Spend a semester, or a summer, or a year in a non-English speaking country –
that is what the requirement should be.
In my
fantasies, four years of high school Latin would be required to study
psychology in college. The mental discipline, sustained effort, and study
habits required to complete AP Latin bode exceedingly well for collegiate
academic success. Mastery of Latin grammar contributes to mastery of English
grammar (or at least to an appreciation that there is an English grammar), and the serious study of Latin
substantially improves English vocabulary and disciplined thought and
expression. Further, Latin study makes antiquity breathe – the classicist knows
that human nature does not change with each passing generation or with changes
in material or social circumstances. Between the ages of 13 and 17, Sigmund
Freud spent 8 hours a week reading Latin and 6 hours a week reading Greek (he
read his Sophocles in the original). Perhaps as part of the comprehensive
exams, doctoral students should be required to translate the Book of Job from the Latin Vulgate!
If you
are not studying a foreign language, you will still need to delve into cultures
other than your own. I have found that Religion courses serve that purpose very
well. Religion courses are arguably the most liberal of the liberal arts, in
that they encompass history, philosophy, art, and literature. Read Huston
Smith’s The World’s Religions,
especially the chapters on Hinduism and Buddhism. Clinical psychologists would
benefit from courses in Political Theory, Constitutional Law, and American
Government. Microeconomics, Financial Accounting, and Personal Investing
courses might not seem relevant as an undergraduate (or even to most of your professors),
but they come in quite handy when you are running your own practice or making budgeting
and personnel decisions while managing an agency. Learn about the people who
have made history. Start with Edmund Morris’s rip-roaring The Rise of Theodore Roosevelt. Read multiple biographies of
Abraham Lincoln.
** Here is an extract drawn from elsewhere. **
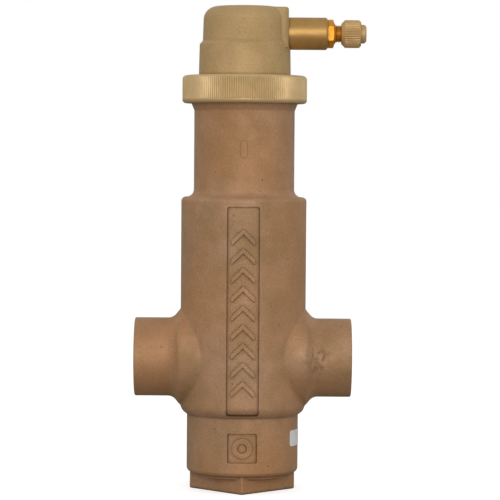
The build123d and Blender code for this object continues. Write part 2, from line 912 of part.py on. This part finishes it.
# ------------------------------------------------------------ lever
def lever():
    """Folded bell crank at rest, float end low."""
    arm_length = long_arm + lever_end
    crank_length = short_arm + lever_end
    arm = Pos(-arm_length / 2, 0) * Rectangle(arm_length, cheek_height)
    crank = Pos(0, crank_length / 2) * Rectangle(crank_width, crank_length)
    float_slot = Pos(-arm_length, 0) * Rectangle(3 * lever_end, 2 * (float_pin_radius + slot_gap))
    plunger_slot = Pos(0, crank_length) * Rectangle(2 * (plunger_pin_radius + slot_gap), 3 * lever_end)
    shape = Circle(hub_radius) + arm + crank - float_slot - plunger_slot - Circle(pivot_radius + running_gap)
    plate = extrude(Plane.XZ * shape, cheek_thickness / 2, both=True)
    web = Box(long_arm - web_short, 2 * (cheek_gap + web_lap), web_thickness)
    web = Pos(-long_arm / 2, 0, (web_thickness - cheek_height) / 2) * web
    middle = cheek_gap + cheek_thickness / 2
    folded = Pos(0, middle, 0) * plate + Pos(0, -middle, 0) * plate + web
    return Pos(long_arm, 0, pivot_level) * Rot(0, -lever_half_swing, 0) * folded


def lever_bracket():
    """Folded bracket screwed up against the roof of the head."""
    plate_end = long_arm + bracket_end
    plate_start = -bracket_tail * long_arm
    width = 2 * (ear_gap + ear_thickness)
    plate = Box(plate_end - plate_start, width, bracket_thickness)
    bracket = Pos((plate_end + plate_start) / 2, 0, roof_level - bracket_thickness / 2) * plate
    drop = roof_level - pivot_level
    strip = Pos(-ear_offset, drop / 2) * Rectangle(ear_width, drop)
    shape = strip + Circle(ear_radius) - Circle(pivot_radius)
    ear = extrude(Plane.XZ * shape, ear_thickness / 2, both=True)
    for side in (-1, 1):
        bracket = bracket + Pos(long_arm, side * (ear_gap + ear_thickness / 2), pivot_level) * ear
    for place in screw_places():
        bracket = bracket - Pos(place, 0, roof_level) * Cylinder(screw_radius + screw_gap, 4 * bracket_thickness)
    return bracket


def bracket_screws():
    """Two slotted screws into the roof."""
    seat = roof_level - bracket_thickness
    head_level = seat - screw_head_height
    head = turned(
        (0, head_level),
        (screw_head_radius, head_level, screw_head_round),
        (screw_head_radius, seat),
        (0, seat),
    )
    slot = Pos(0, 0, head_level) * Box(screw_slot_width, 3 * screw_head_radius, 2 * screw_slot_depth)
    screw = head + rod(screw_radius, seat, roof_level + screw_grip) - slot
    return [Pos(place, 0, 0) * screw for place in screw_places()]


def pivot_pin():
    """Headed hinge pin through the bracket ears."""
    outside = ear_gap + ear_thickness
    groove_start = outside + clip_start
    groove_end = groove_start + clip_thickness
    groove_radius = pivot_radius - clip_sink
    pin = turned(
        (0, -outside - pin_head_height),
        (pin_head_radius, -outside - pin_head_height, pin_head_round),
        (pin_head_radius, -outside),
        (pivot_radius, -outside),
        (pivot_radius, groove_start),
        (groove_radius, groove_start),
        (groove_radius, groove_end),
        (pivot_radius, groove_end),
        (pivot_radius, outside + pin_tail),
        (0, outside + pin_tail),
    )
    return along_y(pin, long_arm, pivot_level)


def pin_clip():
    """Spring clip in the groove of the hinge pin."""
    start = ear_gap + ear_thickness + clip_start
    clip = tube(clip_radius, pivot_radius - clip_sink, start, start + clip_thickness)
    opening = Pos(-clip_radius, 0, start) * Box(2 * clip_radius, clip_opening, 4 * clip_thickness)
    return along_y(clip - opening, long_arm, pivot_level)


# ------------------------------------------------------------ float
def float_shell():
    """Thin plastic float, open below until its base is welded in."""
    shell_foot = float_bottom + base_rim
    roof = float_crown - float_top
    inner = float_radius - float_wall
    outside = turned(
        (0, shell_foot),
        (float_radius, shell_foot),
        (float_radius, float_crown, float_round),
        (0, float_crown),
    )
    inside = turned(
        (0, shell_foot - overcut),
        (inner, shell_foot - overcut),
        (inner, roof, float_inside_round),
        (0, roof),
    )
    boss = rod(float_boss_radius, float_crown - float_boss_length, roof + float_top / 2)
    bore = rod(float_rod_radius, float_crown - float_rod_grip, float_crown + overcut)
    return outside - inside + boss - bore


def float_base():
    """Disc welded into the open end of the float."""
    shell_foot = float_bottom + base_rim
    lip_outside = float_radius - float_wall - base_fit
    lip_inside = lip_outside - float_wall
    return turned(
        (0, float_bottom),
        (float_radius, float_bottom, base_round),
        (float_radius, shell_foot),
        (lip_outside, shell_foot),
        (lip_outside, shell_foot + base_lip),
        (lip_inside, shell_foot + base_lip),
        (lip_inside, float_bottom + base_thickness),
        (0, float_bottom + base_thickness),
    )


def float_rod():
    """Wire that hangs the float from the lever."""
    bar = rod(float_rod_radius, float_crown - float_rod_grip, float_pin_level + float_rod_spare)
    return bar - along_y(Cylinder(float_pin_radius, 4 * float_rod_radius), 0, float_pin_level)


def float_pin():
    """Cross pin of the float wire, in the long lever slots."""
    length = 2 * (cheek_gap + cheek_thickness + float_pin_spare)
    return along_y(Cylinder(float_pin_radius, length), 0, float_pin_level)


# ------------------------------------------------------------ plunger
def plunger():
    """Plunger with three flats on its disc so that air can pass."""
    disc_radius = guide_radius - plunger_play
    disc = rod(disc_radius, plunger_disc_back, plunger_disc_back + plunger_disc)
    cutter = Pos(plunger_flat + disc_radius / 2, 0, plunger_disc_back)
    cutter = cutter * Box(disc_radius, 3 * disc_radius, 4 * plunger_disc)
    disc = disc - [Rot(0, 0, 120 * side + 60) * cutter for side in range(3)]
    bar = rod(plunger_rod_radius, plunger_pin_place - plunger_rod_spare, plunger_disc_back + plunger_disc / 2)
    face = rod(plunger_seal_radius, plunger_seal_face - plunger_seal_depth, plunger_seal_face)
    shape = along_x(disc + bar - face)
    return shape - along_y(Cylinder(plunger_pin_radius, 4 * plunger_rod_radius), plunger_pin_place, outlet_level)


def plunger_pin():
    """Cross pin of the plunger, in the short lever slots."""
    length = 2 * (cheek_gap + cheek_thickness + plunger_pin_spare)
    return along_y(Cylinder(plunger_pin_radius, length), plunger_pin_place, outlet_level)


def plunger_seal():
    """Rubber face that closes on the nozzle."""
    return along_x(rod(plunger_seal_radius, plunger_seal_face - plunger_seal_depth, plunger_seal_face))


def plunger_spring():
    """Spring between the lip of the tube and the plunger disc, pressed short."""
    start = spigot_start + lip_length + spring_wire / 2 + spring_gap
    end = plunger_disc_back - spring_wire / 2 - spring_gap
    path = Helix((end - start) / spring_coils, end - start, guide_radius - spring_inset, center=(0, 0, start))
    section = Plane(origin=path @ 0, z_dir=path % 0) * Circle(spring_wire / 2)
    return along_x(sweep(section, path=path))


# ------------------------------------------------------------ label
def label():
    """Blank paper label round part of the lower boss."""
    band = tube(lower_boss_radius + label_thickness, lower_boss_radius, -label_height / 2, label_height / 2)
    reach = 2 * lower_boss_radius
    rays = [math.radians(label_sweep * share) for share in (0, 0.5, 1)]
    rim = [(reach * math.cos(ray), reach * math.sin(ray)) for ray in rays]
    wedge_face = make_face(Polyline((0, 0), *rim, close=True))
    wedge = Pos(0, 0, -label_height) * extrude(wedge_face, 2 * label_height)
    strip = Rot(0, 0, label_start - 90) * (band & wedge)
    corners = strip.edges().filter_by(lambda edge: edge.length < 3 * label_thickness)
    return Pos(0, 0, boss_level + label_rise) * fillet(corners, label_corner)


NODES = {
    "body_casting": body_casting,
    "screen_basket": screen_basket,
    "basket_lid": basket_lid,
    "basket_clip": basket_clip,
    "pall_rings": pall_rings,
    "head_seal": head_seal,
    "head_casting": head_casting,
    "ring_nut": ring_nut,
    "outlet_tube": outlet_tube,
    "tube_seal": tube_seal,
    "valve_seat": valve_seat,
    "vent_stem": vent_stem,
    "vent_cap": vent_cap,
    "cap_gasket": cap_gasket,
    "lever": lever,
    "lever_bracket": lever_bracket,
    "bracket_screws": bracket_screws,
    "pivot_pin": pivot_pin,
    "pin_clip": pin_clip,
    "float_shell": float_shell,
    "float_base": float_base,
    "float_rod": float_rod,
    "float_pin": float_pin,
    "plunger": plunger,
    "plunger_pin": plunger_pin,
    "plunger_seal": plunger_seal,
    "plunger_spring": plunger_spring,
    "label": label,
}

os.makedirs("parts", exist_ok=True)
for name, make in NODES.items():
    piece = make()
    if isinstance(piece, list):
        piece = Compound(children=piece)
    export_step(piece, f"parts/{name}.step")
    print(name, round(piece.volume, 1))
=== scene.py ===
"""Automatic air vent: materials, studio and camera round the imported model."""
import math

import bpy
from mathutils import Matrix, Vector


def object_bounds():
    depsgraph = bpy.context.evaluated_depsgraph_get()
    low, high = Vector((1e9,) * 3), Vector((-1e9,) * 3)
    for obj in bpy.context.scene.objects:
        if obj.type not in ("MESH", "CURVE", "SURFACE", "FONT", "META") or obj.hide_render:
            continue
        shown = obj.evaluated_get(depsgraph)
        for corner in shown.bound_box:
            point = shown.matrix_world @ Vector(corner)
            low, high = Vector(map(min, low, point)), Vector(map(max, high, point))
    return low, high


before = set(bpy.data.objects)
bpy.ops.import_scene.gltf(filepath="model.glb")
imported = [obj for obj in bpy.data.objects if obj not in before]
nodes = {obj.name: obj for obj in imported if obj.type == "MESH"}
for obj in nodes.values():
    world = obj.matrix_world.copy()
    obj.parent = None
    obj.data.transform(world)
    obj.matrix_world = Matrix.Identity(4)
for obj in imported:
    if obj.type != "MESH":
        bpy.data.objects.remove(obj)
cad_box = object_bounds()

# Grain and pattern sizes, in metres
cast_grain = 0.0005
cast_wave = 0.003
cast_patch = 0.016
cloud_ratio = 2.7            # clouds to patches
cast_pit = 0.004             # spacing of the pits
pitted_share = 0.80          # cells above this value have a pit
cast_corner = 0.0016         # reach of the painted shade in a casting's corners
turned_corner = 0.0012
drawn_corner = 0.001
tool_pitch = 0.00018
streaks_per_metre = 2600.0
fine_per_metre = 2400.0
smudge_size = 0.006
soft_smudge_size = 0.004

# Spot beside the right socket where the casting was dressed by hand
dressed_spot = (0.0326, -0.0180, 0.0600)
dressed_reach = 0.0085
scar_scale = (620.0, 620.0, 230.0)

# Studio, in metres and watts
floor_half = 6.0
floor_glow = 0.62            # glow of the floor, to the camera only
box_seen = 1.0               # brightness of the surround to the camera
box_felt = 0.49              # and as light on the vent
softboxes = [                # name, place, width, height, power
    ("front_box", (0.08, -1.5, 0.34), 0.9, 1.1, 8.0),
    ("left_box", (-1.4, -0.75, 0.30), 0.8, 1.0, 1.95),
    ("right_box", (1.4, -0.75, 0.30), 0.8, 1.0, 2.25),
]

# Camera, in metres and degrees
camera_distance = 1.10
camera_height = 0.1506
view_width = 0.225
camera_aim = (0.0029, 0, 0.1077)
camera_roll = 0.42
sensor_width = 36.0
far_clip = 50.0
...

The dual biography of Lincoln and Jefferson Davis in Shelby
Foote’s The Civil War is an excellent
place to start. I also recommend Geoffrey C. Ward’s account of FDR’s early
life, Before the Trumpet.
If you are able, train yourself to
run 10 miles, hike 25 miles, and swim 1 mile. Learn to ride a horse. Join the
boxing club. Go on ride-alongs with the local cops. Enlist in the National
Guard or Reserves. Work in a kitchen. Work in a factory. Teach an adult to
read. Remember Carl Jung’s exhortation:
“Anyone who wants to
know the human psyche will learn next to nothing from experimental psychology.
He would be better advised to abandon exact science, put away his scholar's
gown, bid farewell to his study, and wander with human heart through the world.
There in the horrors of prisons, lunatic asylums and hospitals, in drab
suburban pubs, in brothels and gambling-hells, in the salons of the elegant,
the Stock Exchanges, socialist meetings, churches, revivalist gatherings and
ecstatic sects, through love and hate, through the experience of passion in
every form in his own body, he would reap richer stores of knowledge than
text-books a foot thick could give him, and he will know how to doctor the sick
with a real knowledge of the human soul.”